YOUR TASK:
Quote every line below exactly as it reads.
+-------+
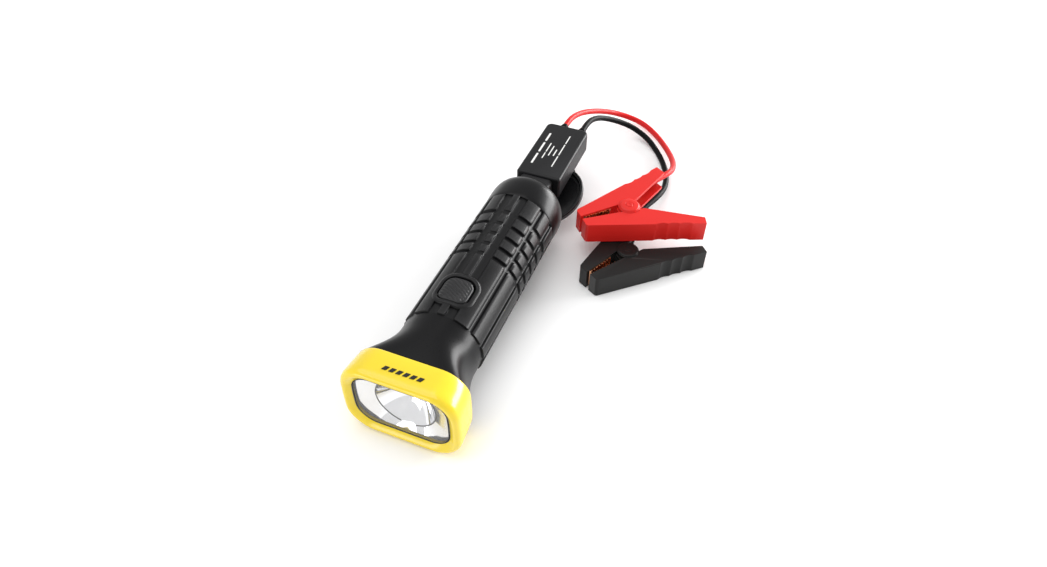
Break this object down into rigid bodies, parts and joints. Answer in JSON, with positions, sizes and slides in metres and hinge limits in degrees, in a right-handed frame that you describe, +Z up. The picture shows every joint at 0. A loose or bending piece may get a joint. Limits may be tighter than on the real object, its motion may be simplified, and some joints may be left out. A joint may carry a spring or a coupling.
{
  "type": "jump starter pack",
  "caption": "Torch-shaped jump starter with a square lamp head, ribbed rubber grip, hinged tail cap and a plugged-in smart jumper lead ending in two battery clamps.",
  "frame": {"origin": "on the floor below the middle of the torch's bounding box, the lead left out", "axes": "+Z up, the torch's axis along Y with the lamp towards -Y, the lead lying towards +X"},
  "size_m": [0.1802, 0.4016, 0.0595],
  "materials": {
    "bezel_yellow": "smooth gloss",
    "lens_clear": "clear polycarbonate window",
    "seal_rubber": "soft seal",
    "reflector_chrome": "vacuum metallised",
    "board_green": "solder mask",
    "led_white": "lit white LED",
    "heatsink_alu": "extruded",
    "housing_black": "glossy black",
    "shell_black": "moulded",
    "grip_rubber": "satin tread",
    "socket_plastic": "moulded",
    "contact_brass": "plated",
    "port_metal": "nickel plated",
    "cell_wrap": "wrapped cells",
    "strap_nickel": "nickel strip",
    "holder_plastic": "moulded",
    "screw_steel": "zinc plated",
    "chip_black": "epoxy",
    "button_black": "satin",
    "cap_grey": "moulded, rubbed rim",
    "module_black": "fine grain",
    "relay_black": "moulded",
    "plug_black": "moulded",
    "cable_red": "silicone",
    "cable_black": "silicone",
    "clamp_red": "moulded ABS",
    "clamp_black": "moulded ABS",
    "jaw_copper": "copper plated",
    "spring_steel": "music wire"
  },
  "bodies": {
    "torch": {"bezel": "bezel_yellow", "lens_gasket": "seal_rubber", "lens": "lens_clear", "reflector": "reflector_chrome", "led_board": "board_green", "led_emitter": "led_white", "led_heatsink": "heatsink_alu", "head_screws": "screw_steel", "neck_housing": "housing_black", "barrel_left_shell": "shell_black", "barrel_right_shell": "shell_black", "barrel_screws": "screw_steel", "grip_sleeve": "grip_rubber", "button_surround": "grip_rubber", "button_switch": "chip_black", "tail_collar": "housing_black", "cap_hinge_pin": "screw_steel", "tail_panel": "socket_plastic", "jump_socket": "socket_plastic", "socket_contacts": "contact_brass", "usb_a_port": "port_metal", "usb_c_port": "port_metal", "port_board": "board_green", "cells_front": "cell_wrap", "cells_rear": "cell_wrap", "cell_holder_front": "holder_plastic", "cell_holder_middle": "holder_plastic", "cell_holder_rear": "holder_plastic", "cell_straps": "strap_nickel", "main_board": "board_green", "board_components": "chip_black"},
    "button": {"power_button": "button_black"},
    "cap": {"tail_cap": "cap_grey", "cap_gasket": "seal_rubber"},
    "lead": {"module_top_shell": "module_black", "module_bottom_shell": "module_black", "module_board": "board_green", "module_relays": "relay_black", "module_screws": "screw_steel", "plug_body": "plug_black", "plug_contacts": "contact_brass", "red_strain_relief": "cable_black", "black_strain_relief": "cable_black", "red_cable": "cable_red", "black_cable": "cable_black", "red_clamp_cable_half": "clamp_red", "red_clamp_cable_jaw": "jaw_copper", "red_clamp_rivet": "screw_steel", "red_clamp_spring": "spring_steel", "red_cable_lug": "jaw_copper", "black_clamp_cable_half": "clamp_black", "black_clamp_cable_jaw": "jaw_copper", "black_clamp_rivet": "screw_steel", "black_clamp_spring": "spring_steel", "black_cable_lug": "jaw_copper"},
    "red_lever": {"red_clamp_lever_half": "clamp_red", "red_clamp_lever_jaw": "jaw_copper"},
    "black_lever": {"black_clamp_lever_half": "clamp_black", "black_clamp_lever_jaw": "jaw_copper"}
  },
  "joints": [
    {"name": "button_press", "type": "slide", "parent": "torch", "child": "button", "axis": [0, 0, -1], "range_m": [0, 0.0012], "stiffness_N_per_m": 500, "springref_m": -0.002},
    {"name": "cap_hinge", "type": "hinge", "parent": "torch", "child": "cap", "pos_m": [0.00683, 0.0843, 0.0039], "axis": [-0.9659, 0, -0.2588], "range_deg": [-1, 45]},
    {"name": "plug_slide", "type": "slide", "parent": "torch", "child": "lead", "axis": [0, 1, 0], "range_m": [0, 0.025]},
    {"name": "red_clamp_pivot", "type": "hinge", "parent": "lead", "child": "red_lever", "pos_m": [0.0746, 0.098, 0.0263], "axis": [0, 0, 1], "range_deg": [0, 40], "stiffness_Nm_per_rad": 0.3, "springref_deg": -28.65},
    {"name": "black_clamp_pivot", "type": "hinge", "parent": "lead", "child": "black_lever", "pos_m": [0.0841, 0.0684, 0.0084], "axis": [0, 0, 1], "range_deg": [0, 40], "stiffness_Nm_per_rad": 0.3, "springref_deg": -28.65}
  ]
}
+-------+
OUTPUT FOR THIS TASK:
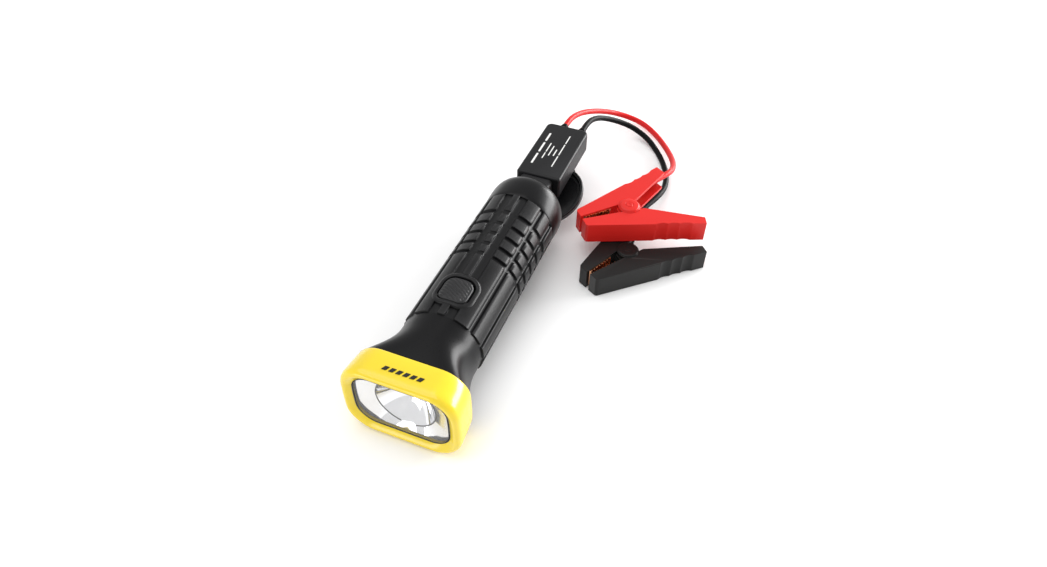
Break this object down into rigid bodies, parts and joints. Answer in JSON, with positions, sizes and slides in metres and hinge limits in degrees, in a right-handed frame that you describe, +Z up. The picture shows every joint at 0. A loose or bending piece may get a joint. Limits may be tighter than on the real object, its motion may be simplified, and some joints may be left out. A joint may carry a spring or a coupling.
{
  "type": "jump starter pack",
  "caption": "Torch-shaped jump starter with a square lamp head, ribbed rubber grip, hinged tail cap and a plugged-in smart jumper lead ending in two battery clamps.",
  "frame": {"origin": "on the floor below the middle of the torch's bounding box, the lead left out", "axes": "+Z up, the torch's axis along Y with the lamp towards -Y, the lead lying towards +X"},
  "size_m": [0.1802, 0.4016, 0.0595],
  "materials": {
    "bezel_yellow": "smooth gloss",
    "lens_clear": "clear polycarbonate window",
    "seal_rubber": "soft seal",
    "reflector_chrome": "vacuum metallised",
    "board_green": "solder mask",
    "led_white": "lit white LED",
    "heatsink_alu": "extruded",
    "housing_black": "glossy black",
    "shell_black": "moulded",
    "grip_rubber": "satin tread",
    "socket_plastic": "moulded",
    "contact_brass": "plated",
    "port_metal": "nickel plated",
    "cell_wrap": "wrapped cells",
    "strap_nickel": "nickel strip",
    "holder_plastic": "moulded",
    "screw_steel": "zinc plated",
    "chip_black": "epoxy",
    "button_black": "satin",
    "cap_grey": "moulded, rubbed rim",
    "module_black": "fine grain",
    "relay_black": "moulded",
    "plug_black": "moulded",
    "cable_red": "silicone",
    "cable_black": "silicone",
    "clamp_red": "moulded ABS",
    "clamp_black": "moulded ABS",
    "jaw_copper": "copper plated",
    "spring_steel": "music wire"
  },
  "bodies": {
    "torch": {"bezel": "bezel_yellow", "lens_gasket": "seal_rubber", "lens": "lens_clear", "reflector": "reflector_chrome", "led_board": "board_green", "led_emitter": "led_white", "led_heatsink": "heatsink_alu", "head_screws": "screw_steel", "neck_housing": "housing_black", "barrel_left_shell": "shell_black", "barrel_right_shell": "shell_black", "barrel_screws": "screw_steel", "grip_sleeve": "grip_rubber", "button_surround": "grip_rubber", "button_switch": "chip_black", "tail_collar": "housing_black", "cap_hinge_pin": "screw_steel", "tail_panel": "socket_plastic", "jump_socket": "socket_plastic", "socket_contacts": "contact_brass", "usb_a_port": "port_metal", "usb_c_port": "port_metal", "port_board": "board_green", "cells_front": "cell_wrap", "cells_rear": "cell_wrap", "cell_holder_front": "holder_plastic", "cell_holder_middle": "holder_plastic", "cell_holder_rear": "holder_plastic", "cell_straps": "strap_nickel", "main_board": "board_green", "board_components": "chip_black"},
    "button": {"power_button": "button_black"},
    "cap": {"tail_cap": "cap_grey", "cap_gasket": "seal_rubber"},
    "lead": {"module_top_shell": "module_black", "module_bottom_shell": "module_black", "module_board": "board_green", "module_relays": "relay_black", "module_screws": "screw_steel", "plug_body": "plug_black", "plug_contacts": "contact_brass", "red_strain_relief": "cable_black", "black_strain_relief": "cable_black", "red_cable": "cable_red", "black_cable": "cable_black", "red_clamp_cable_half": "clamp_red", "red_clamp_cable_jaw": "jaw_copper", "red_clamp_rivet": "screw_steel", "red_clamp_spring": "spring_steel", "red_cable_lug": "jaw_copper", "black_clamp_cable_half": "clamp_black", "black_clamp_cable_jaw": "jaw_copper", "black_clamp_rivet": "screw_steel", "black_clamp_spring": "spring_steel", "black_cable_lug": "jaw_copper"},
    "red_lever": {"red_clamp_lever_half": "clamp_red", "red_clamp_lever_jaw": "jaw_copper"},
    "black_lever": {"black_clamp_lever_half": "clamp_black", "black_clamp_lever_jaw": "jaw_copper"}
  },
  "joints": [
    {"name": "button_press", "type": "slide", "parent": "torch", "child": "button", "axis": [0, 0, -1], "range_m": [0, 0.0012], "stiffness_N_per_m": 500, "springref_m": -0.002},
    {"name": "cap_hinge", "type": "hinge", "parent": "torch", "child": "cap", "pos_m": [0.00683, 0.0843, 0.0039], "axis": [-0.9659, 0, -0.2588], "range_deg": [-1, 45]},
    {"name": "plug_slide", "type": "slide", "parent": "torch", "child": "lead", "axis": [0, 1, 0], "range_m": [0, 0.025]},
    {"name": "red_clamp_pivot", "type": "hinge", "parent": "lead", "child": "red_lever", "pos_m": [0.0746, 0.098, 0.0263], "axis": [0, 0, 1], "range_deg": [0, 40], "stiffness_Nm_per_rad": 0.3, "springref_deg": -28.65},
    {"name": "black_clamp_pivot", "type": "hinge", "parent": "lead", "child": "black_lever", "pos_m": [0.0841, 0.0684, 0.0084], "axis": [0, 0, 1], "range_deg": [0, 40], "stiffness_Nm_per_rad": 0.3, "springref_deg": -28.65}
  ]
}